The Power of Solo Time.

We are about halfway through summer and the kids start to get a little… What's the word? Feral. The days are longer and patience is shorter. Ugh. I love my babies, but parenting, adulting, spousing, juggling all the things is really hard! There has to be another way! 

From the book, If I Have to Tell You One More Time, Amy McCready does an excellent job of training the adults in these situations to rethink (or unlearn) how we approach the whining and irritating behaviors our kiddos are expressing. Ultimately, it comes down to attention. 

Think of attention like a flashlight. What is your light typically shining on? Our kids are watching us and rather than logically expressing the need for that light to shine on them; they whine and cry and refuse to do that one thing that has us in “empty-threat-level fury.” 

McCready suggests spending positive one on one time with each of your children. Just 10-20 minutes each day will improve their mood, willingness to help, and their sense of significance and belonging.
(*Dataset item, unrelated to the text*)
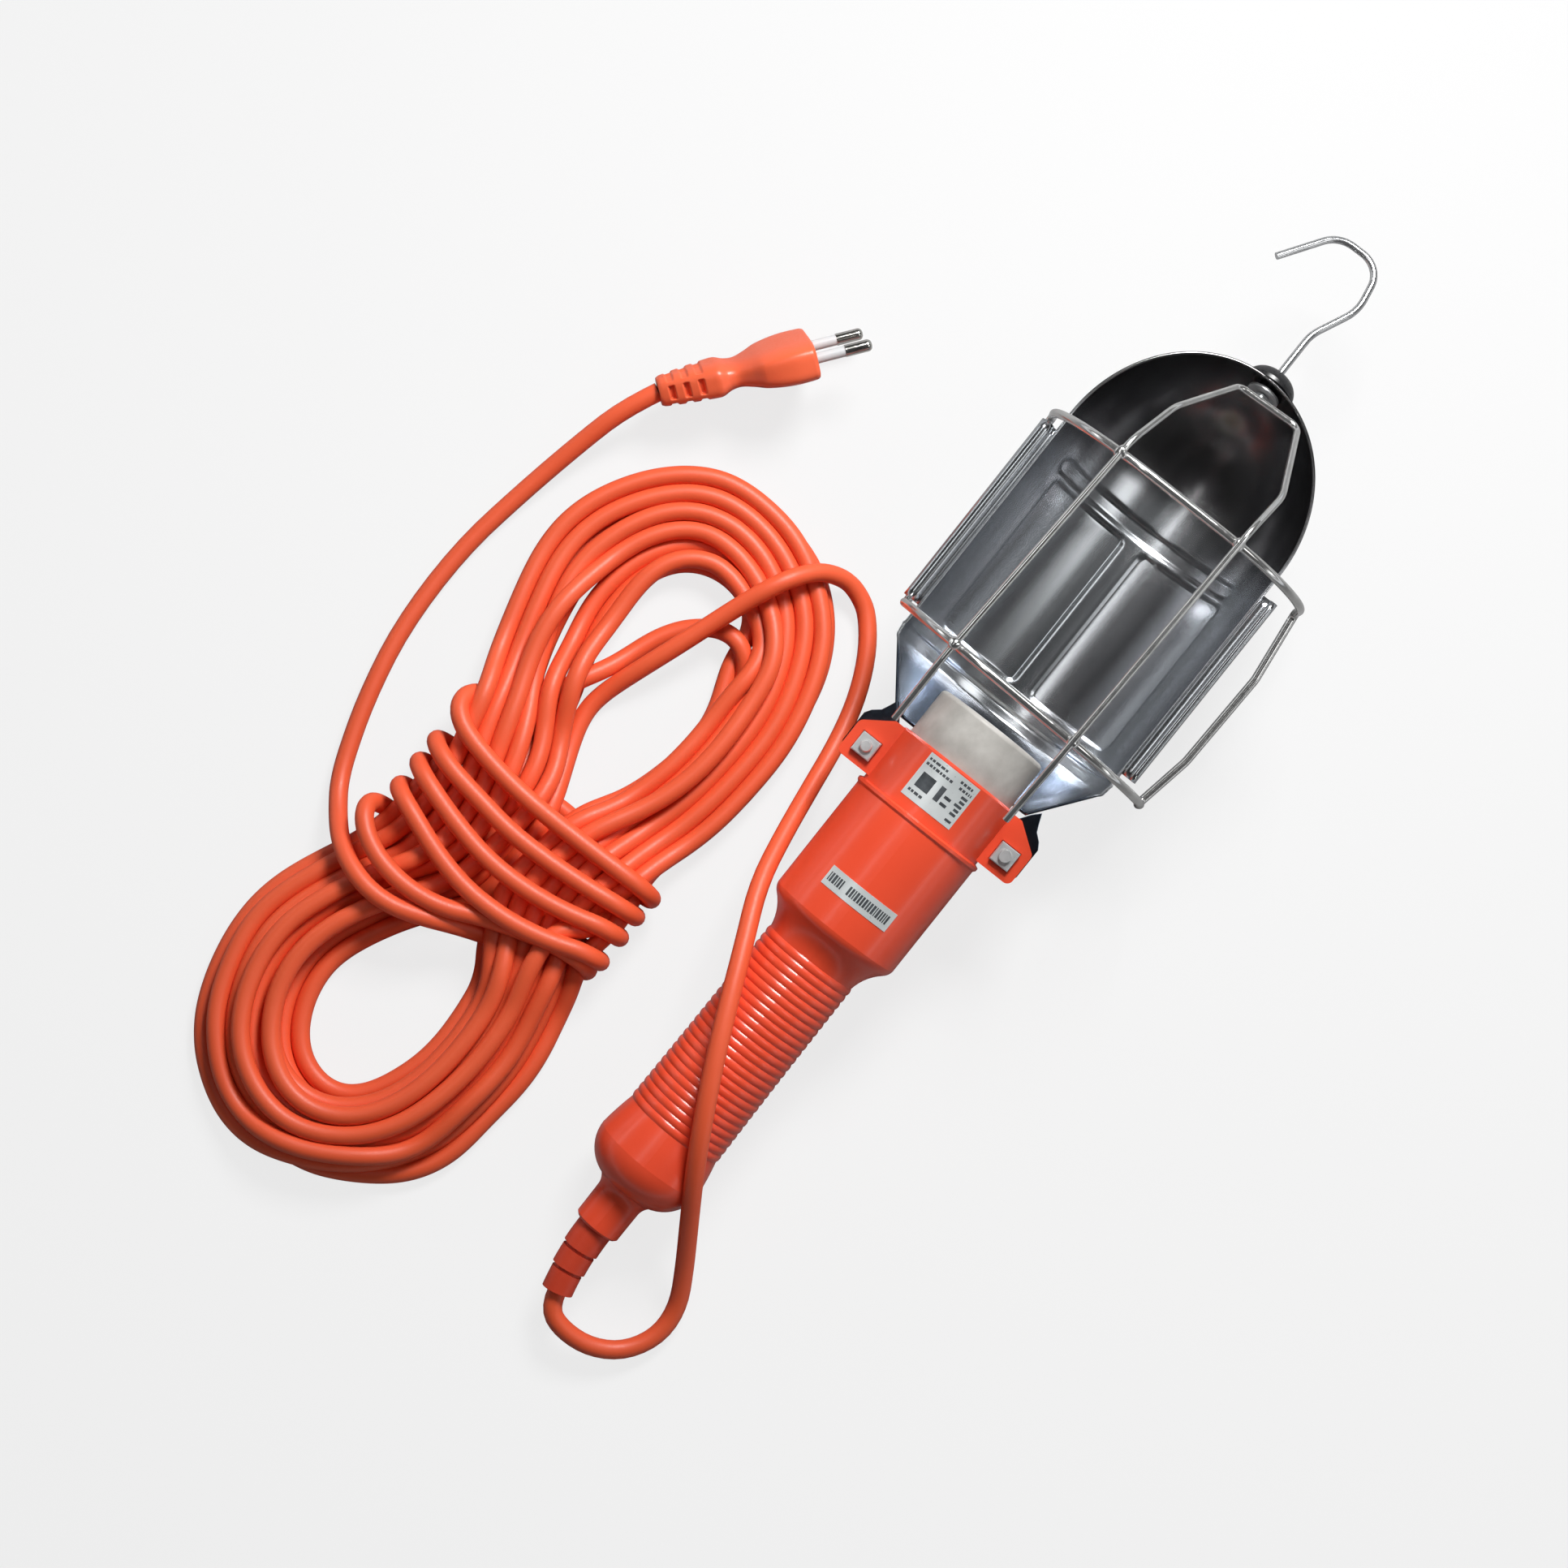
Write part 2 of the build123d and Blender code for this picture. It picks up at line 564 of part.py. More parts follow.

I have tested this out with each of my boys. This simple technique is a game changer. It’s like a magical switch that turns up the niceness. 

The trick is putting them in the driver's seat. They tell me what they want to do, when, and where. We talk about it in the morning while getting out the door to daycare to build anticipation, and after I pick them up we figure out the best way to get all the evening tasks done. They give suggestions on how to help with dinner or other chores because they really want to get to their solo time. It’s awesome. 

My oldest son typically wants to do something physical like throwing a ball or frisbee while my youngest likes to play cards or mold playdough. I ask questions and listen without judgment to what is going on in their little lives. It is fascinating and funny to hear about the “drama” they have. But, I also know this is the groundwork to build trust before they get into their teenage years when the drama is more real. 

Occasionally, I take them each on day dates. Factory Obscura, lunch, shopping, and a snow cone is a great way to spend the day together. The Museum of Art in downtown OKC has special, age specific bags to take with you throughout the museum. My boys loved the scavenger hunt and the kaleidoscopes. Outings like this are so much easier when you only have one to wrangle. It’s also more enjoyable to let them take the lead. They pick, order, pay, etc. Their confidence really starts to grow when they practice being an adult for the day.


Don’t worry. Summer schedules get busy. Stay at home parenting is tricky for finding solo time. And just like that, positive one on one time is forgotten. But when the emotions soar or attitudes sour, try again. Ten minutes can make a huge difference. 


So with the second half of summer, give it a try, set a ten minute timer, enjoy your kids, and consider reading, If I Have to Tell You One More Time by Amy McCready with your ears or your eyes.